The prohibitions against force and fraud block destructive "negative-sum-games" [ = gain of the one is the loss of the other, G.T.] that impoverish society.
In contrast, harm by competition, which so often prompts extensive state regulation, fosters positive-sum-games [ = where all parties win, G.T.] that make maximum use of both human and natural resources.
Now, consider the benefit principle
under which I must compensate you for the benefits you confer upon me against my will. The principle is something of an anomaly: normally by first making a gift to you, I cannot force you to make a gift to me.
But the usual autonomy principle is suspended in some limited settings, chiefly those in which necessity and mistake undermine the effectiveness of voluntary agreement.
When voluntary transactions are bocked, private parties may initiate forced exchanges that allow them to demand compensation tomorrow by providing assistance today.
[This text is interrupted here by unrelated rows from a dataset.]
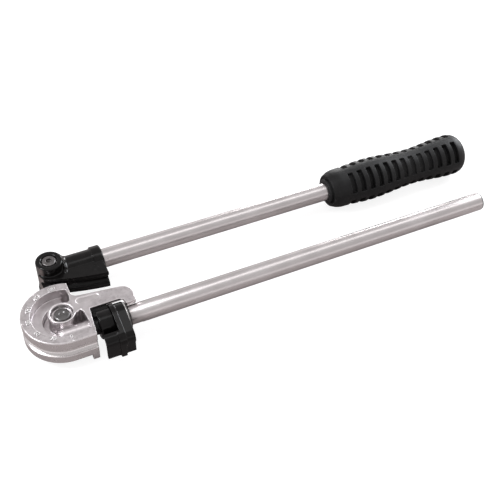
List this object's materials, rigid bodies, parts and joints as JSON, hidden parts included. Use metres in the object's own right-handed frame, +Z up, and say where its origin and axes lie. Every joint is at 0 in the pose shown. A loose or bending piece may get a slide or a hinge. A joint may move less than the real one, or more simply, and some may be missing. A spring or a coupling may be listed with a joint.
{
  "type": "manual tube bender",
  "caption": "Lever tube bender: grooved 180-degree forming die with angle scale, fixed bar handle, swinging tube latch, and a gripped handle with a forming shoe on a pivoting link.",
  "frame": {"origin": "middle of the tool's footprint, on the surface that it lies on", "axes": "+X along both handles to their free ends, +Y from the fixed handle to the moving handle, +Z up out of the die's scale face"},
  "size_m": [0.5263, 0.1358, 0.046],
  "materials": {
    "cast_aluminium": "satin die-cast aluminium, brighter along worn edges",
    "black_casting": "semi-gloss black paint on a casting",
    "handle_steel": "bright drawn and plated steel tube",
    "dark_steel": "blackened steel",
    "zinc_steel": "plain steel hardware",
    "bronze": "sintered bronze bush",
    "grip_rubber": "matte moulded rubber",
    "plug_plastic": "matte moulded plug"
  },
  "bodies": {
    "former": {"forming_die": "cast_aluminium", "centre_pin": "dark_steel", "pin_lock_dowel": "zinc_steel", "anchor_block": "black_casting", "anchor_stud": "zinc_steel", "anchor_washer": "zinc_steel", "anchor_nut": "zinc_steel", "fixed_handle_tube": "handle_steel", "fixed_handle_pin": "zinc_steel", "fixed_handle_plug": "plug_plastic", "latch_spring_washer": "zinc_steel", "latch_retaining_ring": "dark_steel", "link_retaining_ring": "dark_steel"},
    "link": {"link_arm": "black_casting", "link_bush": "bronze", "link_thrust_washer": "zinc_steel", "boss_bolt": "dark_steel", "boss_bolt_nut": "zinc_steel", "boss_top_washer": "zinc_steel", "boss_thrust_washer": "zinc_steel"},
    "moving_handle": {"moving_head": "black_casting", "boss_bushes": "bronze", "moving_handle_tube": "handle_steel", "moving_handle_pin": "zinc_steel", "hand_grip": "grip_rubber"},
    "latch": {"tube_latch": "black_casting"}
  },
  "joints": [
    {"name": "link_swing", "type": "hinge", "parent": "former", "child": "link", "pos_m": [-0.22585, -0.01959, 0.023], "axis": [0, 0, 1], "range_deg": [0, 185]},
    {"name": "handle_swing", "type": "hinge", "parent": "link", "child": "moving_handle", "pos_m": [-0.21865, 0.04491, 0.023], "axis": [0, 0, 1], "range_deg": [-5, 130]},
    {"name": "latch_lift", "type": "hinge", "parent": "former", "child": "latch", "pos_m": [-0.17835, -0.03659, 0.023], "axis": [-1, 0, 0], "range_deg": [0, 74]}
  ]
}
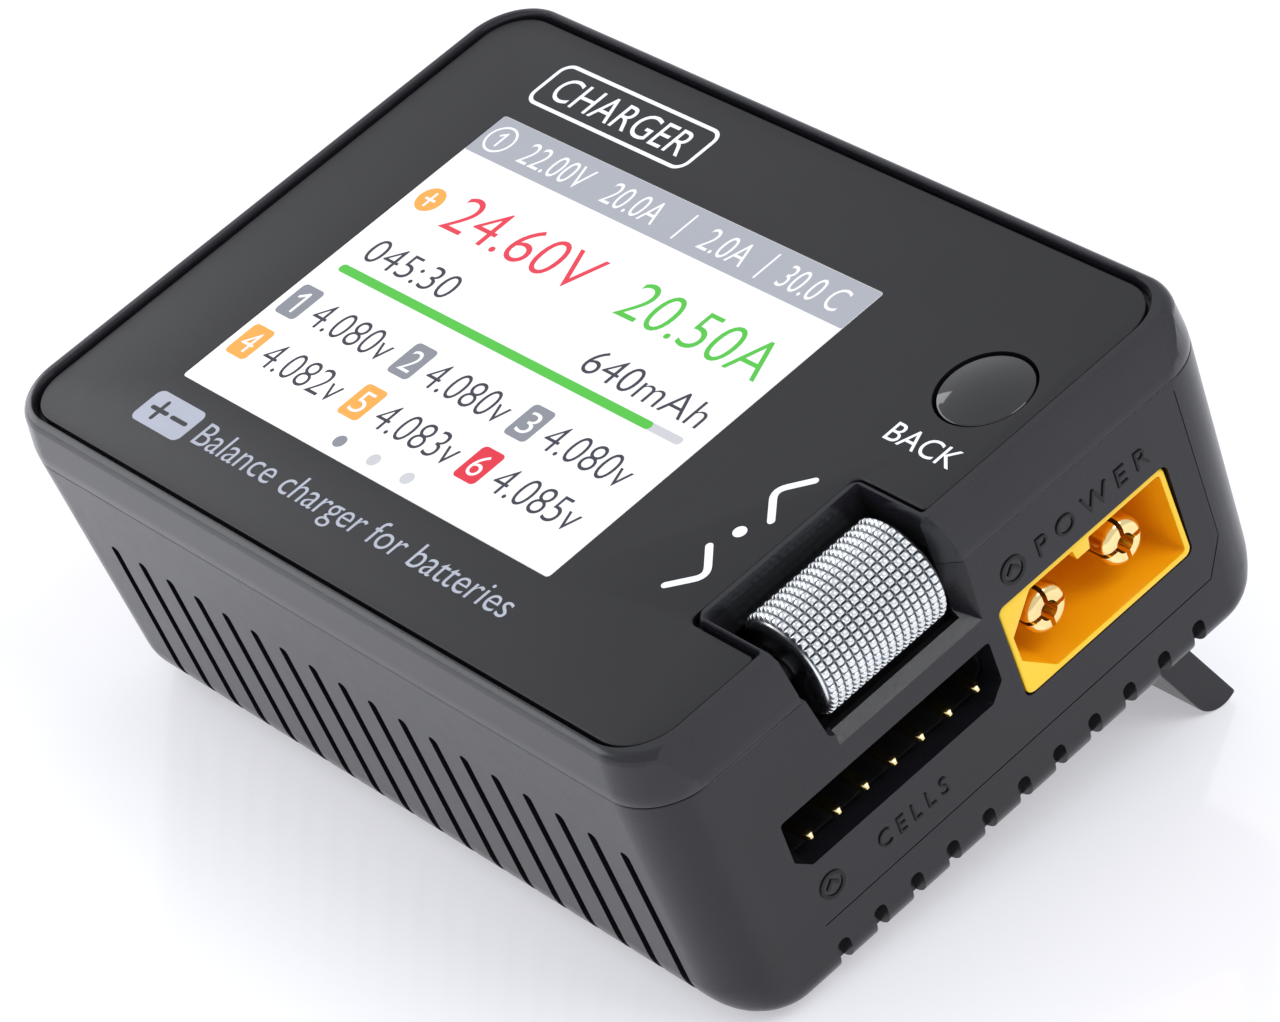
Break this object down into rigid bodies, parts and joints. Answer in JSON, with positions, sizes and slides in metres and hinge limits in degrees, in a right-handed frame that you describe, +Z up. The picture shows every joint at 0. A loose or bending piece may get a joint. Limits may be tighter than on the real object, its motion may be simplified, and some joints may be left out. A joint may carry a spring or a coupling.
{
  "type": "balance battery charger",
  "caption": "Compact balance charger with a screen, knurled scroll wheel, round button, power sockets, balance port, vent slots, cooling fan and fold-out kickstand.",
  "frame": {"origin": "on the ground under the middle of the whole charger, leaning back on its open kickstand", "axes": "+X along the long side of the screen towards the output end, +Y from the near edge to the raised far edge, +Z up"},
  "size_m": [0.072, 0.053, 0.0353],
  "materials": {
    "case_plastic": "fine satin texture",
    "panel_film": "matte printed film",
    "screen": "lit display, smooth",
    "black_plastic": "satin",
    "gloss_black": "polished",
    "yellow_nylon": "moulded, slightly glossy",
    "gold_contact": "gold plated",
    "steel": "plain",
    "wheel_metal": "knurled and bright",
    "heatsink_metal": "extruded",
    "circuit_board": "solder mask",
    "rubber": "soft",
    "ferrite": "sintered"
  },
  "bodies": {
    "case": {"balance_header": "black_plastic", "balance_pin_1": "gold_contact", "balance_pin_2": "gold_contact", "balance_pin_3": "gold_contact", "balance_pin_4": "gold_contact", "balance_pin_5": "gold_contact", "balance_pin_6": "gold_contact", "balance_pin_7": "gold_contact", "buzzer": "black_plastic", "capacitor_1": "heatsink_metal", "capacitor_2": "heatsink_metal", "case_screw_1": "steel", "case_screw_2": "steel", "case_screw_3": "steel", "case_screw_4": "steel", "display_board": "circuit_board", "display_bracket": "black_plastic", "display_module": "steel", "display_window": "screen", "exit_switch_body": "steel", "fan_housing": "black_plastic", "front_foot_left": "rubber", "front_foot_right": "rubber", "front_panel": "panel_film", "heatsink": "heatsink_metal", "hinge_pin_left": "steel", "hinge_pin_right": "steel", "inductor_1": "ferrite", "inductor_2": "ferrite", "input_pin_negative": "gold_contact", "input_pin_positive": "gold_contact", "input_socket": "yellow_nylon", "lower_shell": "case_plastic", "main_board": "circuit_board", "output_pin_negative": "gold_contact", "output_pin_positive": "gold_contact", "output_socket": "yellow_nylon", "upper_shell": "case_plastic", "usb_port_shell": "steel", "usb_port_tongue": "black_plastic", "wheel_switch_body": "steel"},
    "kickstand": {"kickstand": "case_plastic", "kickstand_grip_strip": "rubber"},
    "exit_button": {"exit_button": "gloss_black", "exit_switch_plunger": "black_plastic"},
    "wheel_carrier": {"wheel_cradle": "black_plastic", "wheel_encoder": "black_plastic", "wheel_switch_plunger": "black_plastic"},
    "scroll_wheel": {"scroll_wheel": "wheel_metal", "wheel_shaft": "steel"},
    "fan_rotor": {"fan_rotor": "black_plastic", "fan_shaft": "steel"}
  },
  "joints": [
    {"name": "kickstand_fold", "type": "hinge", "parent": "case", "child": "kickstand", "pos_m": [0.00005, 0.01758, 0.0097], "axis": [1, 0, 0], "range_deg": [-111.8, 0]},
    {"name": "exit_press", "type": "slide", "parent": "case", "child": "exit_button", "axis": [0, 0.2177, -0.976], "range_m": [0, 0.0004], "stiffness_N_per_m": 800, "springref_m": -0.0003},
    {"name": "wheel_press", "type": "slide", "parent": "case", "child": "wheel_carrier", "axis": [0, 0.2177, -0.976], "range_m": [0, 0.0004], "stiffness_N_per_m": 800, "springref_m": -0.0003},
    {"name": "wheel_turn", "type": "hinge", "parent": "wheel_carrier", "child": "scroll_wheel", "pos_m": [0.032, -0.00692, 0.02457], "axis": [0, 0.976, 0.2177], "continuous": true},
    {"name": "fan_spin", "type": "hinge", "parent": "case", "child": "fan_rotor", "pos_m": [-0.009, -0.00283, 0.01314], "axis": [0, -0.2177, 0.976], "continuous": true}
  ]
}
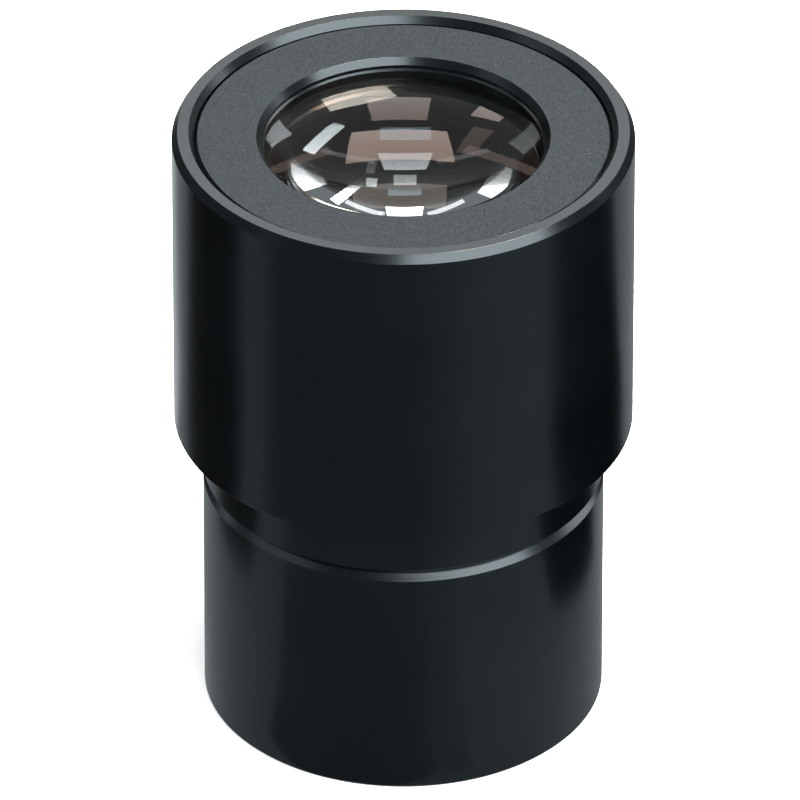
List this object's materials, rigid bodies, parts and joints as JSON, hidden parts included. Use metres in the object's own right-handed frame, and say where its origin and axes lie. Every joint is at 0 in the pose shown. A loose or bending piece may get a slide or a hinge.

This innocuous principle of the common law finds its most potent application in "social contract" theory.
Social contracts are not just convenient legal fictions that allow the state to pile endless obligations on individuals without their consent. Rather the term contract presupposes that the desirable social arrangements imitate private contracts by allowing all parties to be better off through the imposition of reciprocal obligations on all citizens.
The term social then reminds us that these arrangements are imposed from above to overcome the transactional difficulties that stand in the path of comprehensive voluntary arrangements.
Quoted from Epstein, R. (1998) Principles for a Free Society. Reconciling Individual Liberty with the Common Good, Cambridge, MA, Basic Books - pp 6-7.